Und genau deshalb sind tiefe Demut und Weisheit so wichtig. Ich plädiere nicht für Einheitlichkeit, sondern für Einheit. Es ist möglich, geringfügig unterschiedliche Perspektiven über Ekklesiologie zu haben, und dennoch über eine gesunde Ältestenschaft zu verfügen. Aber sei dir bewusst, dass Spaltung schnell aufkommen kann. Demütige Abhängigkeit im Gebet wird zweifellos notwendig sein, um mit diesen Themen fertig zu werden.

Tu Buße, lerne, wachse

Gemeindegründer werden Fehler machen. Andere Leiter werden Fehler machen. Es ist schwierig für viele Gemeindegründer, den Übergang von dem Unternehmertum der Gründung zu der pastoralen Fürsorge einer Gemeinde zu schaffen. Wenn Konflikte unvermeidbar aufkommen, tue schnell und regelmäßig Buße, lerne aus Fehlern und wachse in der Anwendung des Evangeliums in der Gemeinde.

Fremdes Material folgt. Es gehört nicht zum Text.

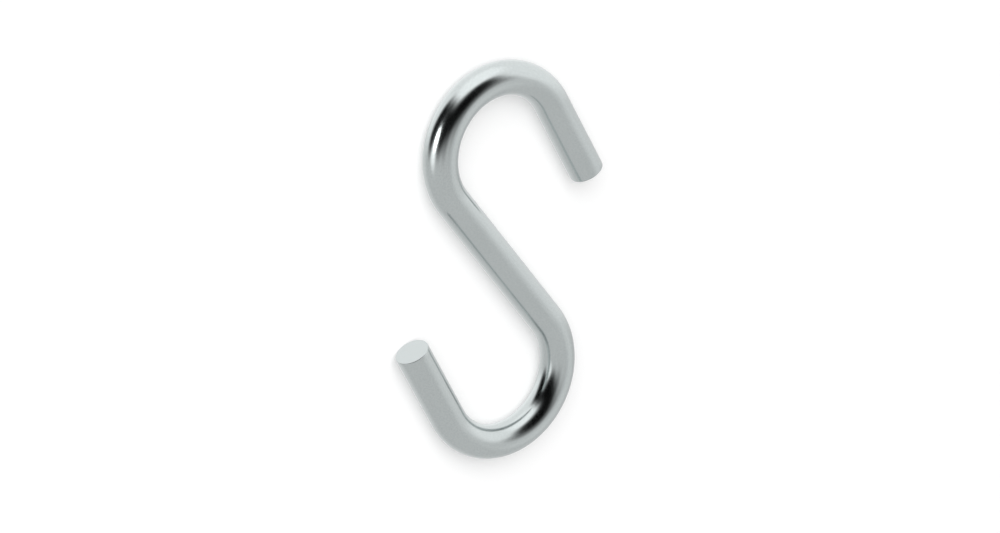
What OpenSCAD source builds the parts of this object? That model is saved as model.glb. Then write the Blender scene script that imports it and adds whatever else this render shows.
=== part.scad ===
// Open S link: one length of round wire, bent into two equal crooks that face opposite ways.
// It lies on its side, with the middle of its shank over the origin and its load line along Y.

/* [Wire] */
// Diameter of the straight wire
wire_d = 5; // [3:0.1:7]
// How much thinner the wire is round a bend, where forming has stretched it
bend_thinning = 0.02; // [0.02:0.01:0.2]
// Radius that breaks the sharp edge round each cut end
edge_round = 0.1; // [0.05:0.05:1]

/* [Shank] */
// Length of the straight shank between the two bends
shank_l = 26.4; // [16:0.1:80]

/* [Crooks] */
// Inside diameter of each crook
crook_d = 15.6; // [10:0.1:30]
// Angle that the wire turns through round each crook
bend_angle = 189; // [150:1:200]
// Length of each straight free leg, from its bend to its cut end
leg_l = 13; // [2:0.1:20]

/* [Hidden] */

wire_r = wire_d / 2;
bent_wire_r = (wire_d - bend_thinning) / 2;
// Radius of the wire's axis round a crook
bend_r = crook_d / 2 + bent_wire_r;
// The load line joins the centres of the crooks. The shank crosses it and touches both bends.
shank_lean = atan2(bend_r, shank_l / 2);
crook_y = norm([bend_r, shank_l / 2]);
// Turn from +X to the plane where a bend ends and its free leg begins
leg_turn = 180 + shank_lean - bend_angle;
// How far each end of a bend runs on inside the straight wire that it fuses with
lap_angle = 1;
// Sides round the wire, and along a full turn of a bend
wire_sides = 96;
turn_sides = 240;

// Straight wire between the two bends
module shank() {
    rotate([90, 0, shank_lean])
        cylinder(h = shank_l, r = wire_r, center = true, $fn = wire_sides);
}

// Wire bent round the origin, from the free leg at +X round to the shank
module bend() {
    rotate(-lap_angle)
        rotate_extrude(angle = bend_angle + 2 * lap_angle, $fn = turn_sides)
            translate([bend_r, 0]) circle(r = bent_wire_r, $fn = wire_sides);
}

// Straight wire up to the flat cut end, with the edge of the cut rounded
module leg() {
    rotate_extrude($fn = wire_sides) {
        square([wire_r - edge_round, leg_l]);
        square([wire_r, leg_l - edge_round]);
        translate([wire_r - edge_round, leg_l - edge_round])
            intersection() {
                square(edge_round);
                circle(r = edge_round, $fn = wire_sides);
            }
    }
}

// Bend and free leg of one crook, about the crook's centre
module crook() {
    rotate(leg_turn) {
        bend();
        translate([bend_r, 0, 0]) rotate([90, 0, 0]) leg();
    }
}

// The whole wire on its side, with its crooks a half turn apart
module s_link() {
    color("silver") translate([0, 0, wire_r]) {
        shank();
        for (turn = [0, 180])
            rotate(turn) translate([0, crook_y, 0]) crook();
    }
}

s_link();
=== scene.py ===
"""Open S link of bright round wire, lying on a pale floor under plain soft studio light."""

import math

import bpy
import numpy as np
from mathutils import Matrix, Vector


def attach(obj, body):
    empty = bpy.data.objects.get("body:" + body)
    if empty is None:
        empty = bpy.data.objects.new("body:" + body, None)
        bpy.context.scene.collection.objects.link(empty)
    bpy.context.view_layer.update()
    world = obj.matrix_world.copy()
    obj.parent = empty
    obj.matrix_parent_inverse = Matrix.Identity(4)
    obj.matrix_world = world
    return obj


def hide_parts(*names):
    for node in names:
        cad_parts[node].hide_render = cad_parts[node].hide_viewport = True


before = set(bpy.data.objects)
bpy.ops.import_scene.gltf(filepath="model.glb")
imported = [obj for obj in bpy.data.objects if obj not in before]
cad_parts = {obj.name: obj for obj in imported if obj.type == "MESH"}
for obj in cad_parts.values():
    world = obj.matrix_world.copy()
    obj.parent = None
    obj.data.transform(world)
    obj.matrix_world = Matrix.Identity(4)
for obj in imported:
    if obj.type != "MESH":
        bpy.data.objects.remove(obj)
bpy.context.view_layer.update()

# ---- Sizes, in metres and degrees, the same as in the CAD model ----

WIRE_RADIUS = 0.0025
BENT_WIRE_RADIUS = 0.00249
EDGE_ROUND = 0.0001
SHANK_LENGTH = 0.0264
BEND_RADIUS = 0.01029
BEND_ANGLE = 189
LEG_LENGTH = 0.013
# The load line through the crooks' centres is +Y, so the shank leans away from it
SHANK_HEADING = math.pi / 2 + math.atan2(BEND_RADIUS, SHANK_LENGTH / 2)

# ---- How finely the wire is built ----

WIRE_SIDES = 128
# Rings along a leg, the whole shank, a bend and a rounded edge
LEG_STEPS = 26
SHANK_STEPS = 54
BEND_STEPS = 189
ROUND_STEPS = 6
# Rings across each flat cut face, as shares of its radius
CUT_RINGS = (0.985, 0.9, 0.75, 0.6, 0.45, 0.3, 0.15)
# Length at each end of a bend over which the wire changes thickness
TAPER_LENGTH = 0.0015

# The wire's surface is unrolled into this many strips, with this gap between them
MAP_STRIPS = 3
MAP_GAP = 0.0004

# ---- Camera ----

CAMERA_AT = Vector((-0.555763, 0.332122, 0.750938))
CAMERA_AIM = Vector((0.000074, -0.000890, 0.0025))
# Small turn about the line of sight, in degrees, which brings the load line upright
CAMERA_ROLL = -0.112
# The sensor and lens are in millimetres, and the nearest and furthest seen are in metres
SENSOR_WIDTH = 36
LENS = 252.76
CLIP_START = 0.01
CLIP_END = 100

# ---- The wire ----


def smooth_step(value):
    """0 below 0, 1 above 1, and a smooth rise between."""
    value = np.clip(value, 0, 1)
    return value * value * (3 - 2 * value)


def half_path():
    """Distance from the shank's middle, place, heading and wire radius along the upper half."""
    half_shank = SHANK_LENGTH / 2
    bend_length = BEND_RADIUS * math.radians(BEND_ANGLE)
    bend_end = half_shank + bend_length
    distance = np.concatenate([
        np.linspace(0, half_shank, SHANK_STEPS // 2, endpoint=False),
        np.linspace(half_shank, bend_end, BEND_STEPS, endpoint=False),
        np.linspace(bend_end, bend_end + LEG_LENGTH - EDGE_ROUND, LEG_STEPS),
    ])
    on_shank = np.minimum(distance, half_shank)
    turned = np.clip(distance - half_shank, 0, bend_length) / BEND_RADIUS
    on_leg = np.maximum(distance - bend_end, 0)
    heading = SHANK_HEADING - turned
    # The bend's centre lies a bend radius to the right of the shank
    x = on_shank * math.cos(SHANK_HEADING)
    x = x + BEND_RADIUS * (math.sin(SHANK_HEADING) - np.sin(heading))
    x = x + on_leg * np.cos(heading)
    y = on_shank * math.sin(SHANK_HEADING)
    y = y + BEND_RADIUS * (np.cos(heading) - math.cos(SHANK_HEADING))
    y = y + on_leg * np.sin(heading)
    into_bend = smooth_step((distance - half_shank) / TAPER_LENGTH)
    out_of_bend = smooth_step((bend_end - distance) / TAPER_LENGTH)
    thinned = (WIRE_RADIUS - BENT_WIRE_RADIUS) * into_bend * out_of_bend
    return distance, x, y, heading, WIRE_RADIUS - thinned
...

„Eine Gemeinde zu gründen ist immer komplizierter als den Plan dafür zu erstellen.“
 

Ich habe auf meinem Weg viele Fehler gemacht und musste sowohl privat als auch öffentlich Buße tun. Ich hatte ekklesiologische Ideale, die gut auf dem Papier aussahen, aber im realen Dienst und im Konflikt nicht funktionierten. Ich bin dankbar für die weisen Mentoren, die mir halfen, weiterzumachen und mich daran erinnerten, dass die Gemeinde nicht von perfekten Leitern abhängt, sondern von einem perfekten Erlöser.

Eine Gemeinde zu gründen ist immer komplizierter als den Plan dafür zu erstellen. Wenn man eine klare, niedergeschriebene und biblische begründete Ekklesiologie hat – zu der sich alle Ältesten von Anfang an bekennen – kann das der Gemeinde dabei helfen, ihre Mission besser auszuführen und Konflikte besser zu bewältigen.